After two-days of Saudi sponsored talks in Riyadh this week trying to form a united position ahead of potential early January talks with the regime, the myriad stripes of the Syrian political opposition alongside various rebel factions agreed to negotiate with regime representatives to end a destructive five-year war that has drawn in the United States, Russia, Europe and Middle Eastern countries.

The Riyadh conference set up a 34-member committee to oversee peace talks. The committee will then select a negotiating team. The committee is heavily stacked with rebels groups, with 11 representatives, while the largely western-backed exiled opposition has nine members, Syria's internal opposition closer to Assad six members, and eight independents.

Among the rebel members are the powerful Islamist group Ahrar al-Sham, which has close ties to the al-Qaeda's Syrian branch, and Free Syrian Army groups. Many of the rebels have received support from outside powers to topple Assad.

Assad won't step down

The Riyadh group agreed on an inclusive and democratic Syria with no future for Assad, who they said would have to step down in any transition period.

The role of Assad in a transitional or future government has been a major sticking point in international talks to end the conflict, with the Assad regime's backers, Russia and Iran, insisting the Syrian people have a say in the president's role.

Assad said he still had support in the country and would not step down.

"If I think that I can help my country, especially in a crisis, and the Syrian people still support me – I don't say the Syrian people; the majority of the Syrian people to be more precise – of course I have to stay," Assad said.

"I never thought about leaving Syria under any circumstances, in any situation, something I never put in my mind," he said when asked if he would step down as part of a political solution.

Faced with a threat from the "Islamic State," a wave of refugees, and Russian intervention, the West has softened its stance on Assad, leaving his role in a transition ambiguous in international peace talks joined by top diplomats from 20 nations in Vienna last month. The US and Russia are the main powers driving the latest push at a diplomatic solution in Syria.

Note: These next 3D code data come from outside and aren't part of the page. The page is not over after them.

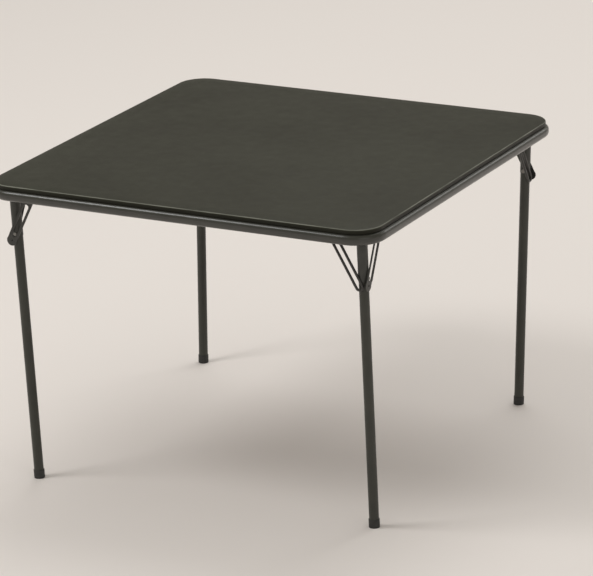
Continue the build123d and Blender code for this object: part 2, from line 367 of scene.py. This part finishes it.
def vinyl_material():
    """Grained vinyl, near black and a little olive, satin on top; its side darkened by painted shade and
    less glossy, and a painted highlight along its edge.
    """
    material, nodes, links, shader = new_material("grained_vinyl")
    point = object_point(nodes, links, even_scale)
    grain = grain_cells(nodes, links, point)
    patches = noise_at(nodes, links, point, vinyl_patch_noise)
    tint = ramp(nodes, links, patches, vinyl_tint_stops)
    grained = blend(nodes, links, "MULTIPLY", grain_tint_share, tint, grain)
    level = cover_height_share(nodes, links, point)
    # Painted shade: the side of the cover is darker low down, by height.
    painted_side_shade = ramp(nodes, links, level, painted_side_shade_stops)
    with_painted_shade = blend(nodes, links, "MULTIPLY", 1.0, grained, painted_side_shade)
    # Painted highlight: a paler band along the rolled edge, in patches.
    painted_edge_highlight = ramp(nodes, links, level, painted_edge_highlight_stops)
    highlight_patch_noise = noise_at(nodes, links, point, vinyl_highlight_patch_noise)
    highlight_patches = ramp(nodes, links, highlight_patch_noise, painted_highlight_patch_stops)
    painted_highlight_mask = math_node(nodes, links, "MULTIPLY", painted_edge_highlight, highlight_patches)
    with_painted_highlight = blend(nodes, links, "MIX", painted_highlight_mask, with_painted_shade, painted_highlight_colour)
    links.new(with_painted_highlight, shader.inputs["Base Color"])
    gloss = ramp(nodes, links, level, vinyl_gloss_stops)
    links.new(gloss, shader.inputs["Specular IOR Level"])
    scuffs = noise_at(nodes, links, point, vinyl_scuff_noise)
    rough = ramp(nodes, links, scuffs, vinyl_rough_stops)
    links.new(rough, shader.inputs["Roughness"])
    fine = noise_at(nodes, links, point, vinyl_fine_noise)
    grain_normal = bump(nodes, links, grain, *vinyl_grain_bump)
    normal = bump(nodes, links, fine, *vinyl_fine_bump, grain_normal)
    links.new(normal, shader.inputs["Normal"])
    shader.inputs["Specular Tint"].default_value = vinyl_glint
    return material


def enamel_material(name, dark, light, rough_low, rough_high, peel, coat):
    """Satin powder coat with orange peel, pale specks and uneven gloss."""
    material, nodes, links, shader = new_material(name)
    point = object_point(nodes, links, even_scale)
    patches = noise_at(nodes, links, point, enamel_patch_noise)
    tint = ramp(nodes, links, patches, list(zip(enamel_tint_places, (dark, light))))
    specks = noise_at(nodes, links, point, enamel_speck_noise)
    speck_mask = ramp(nodes, links, specks, speck_stops)
    speckled = blend(nodes, links, "ADD", speck_share, tint, speck_mask)
    links.new(speckled, shader.inputs["Base Color"])
    marks = noise_at(nodes, links, point, enamel_mark_noise)
    rough = ramp(nodes, links, marks, list(zip(enamel_rough_places, (rough_low, rough_high))))
    links.new(rough, shader.inputs["Roughness"])
    pebbles = noise_at(nodes, links, point, enamel_pebble_noise)
    links.new(bump(nodes, links, pebbles, peel, enamel_peel_depth), shader.inputs["Normal"])
    shader.inputs["Coat Weight"].default_value = coat
    shader.inputs["Coat Roughness"].default_value = coat_roughness
    return material


def plated_material():
    """Dull zinc plate with fine turning marks."""
    material, nodes, links, shader = new_material("dull_zinc_plate")
    point = object_point(nodes, links, even_scale)
    blotches = noise_at(nodes, links, point, plate_blotch_noise)
    links.new(ramp(nodes, links, blotches, plate_tint_stops), shader.inputs["Base Color"])
    links.new(ramp(nodes, links, blotches, plate_rough_stops), shader.inputs["Roughness"])
    lines = noise_at(nodes, links, object_point(nodes, links, turned_scale), plate_line_noise)
    links.new(bump(nodes, links, lines, *plate_bump), shader.inputs["Normal"])
    shader.inputs["Metallic"].default_value = plate_metal
    return material


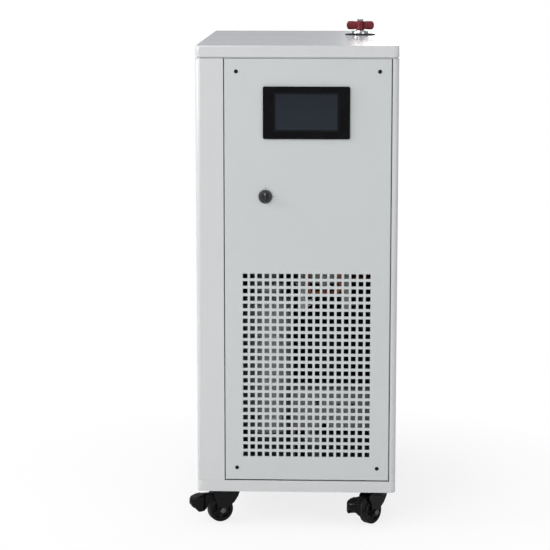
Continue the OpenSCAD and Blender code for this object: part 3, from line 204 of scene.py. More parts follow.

The opposition's insistence that Assad step down before a transition will complicate talks as Syria's ally Russia has said the Syrian people should decide on Assad's rule. On Friday, Russian Foreign Minister said the international community was making a "mistake" not to enlist Assad against the "Islamic State" and insist he step aside.

Meanwhile, US Secretary of State John Kerry, who is schedule to visit Moscow on Monday for discussions with Lavrov and possibly President Vladimir Putin, said he would talk to the Saudi's about problems with the opposition and rebels' position.

"There are some questions and obviously a couple of, in our judgment, kinks to be worked out," he said on Friday while attending the climate summit in Paris. "And I'm confident that they're going to be worked out so I'll be having conversations with them during the course of today."

For its part, Russia has insisted international powers come up with a list of terrorist organizations - which would from Moscow's view include groups such as Ahrar al-Sham - and legitimate opposition to negotiate with the Syrian regime.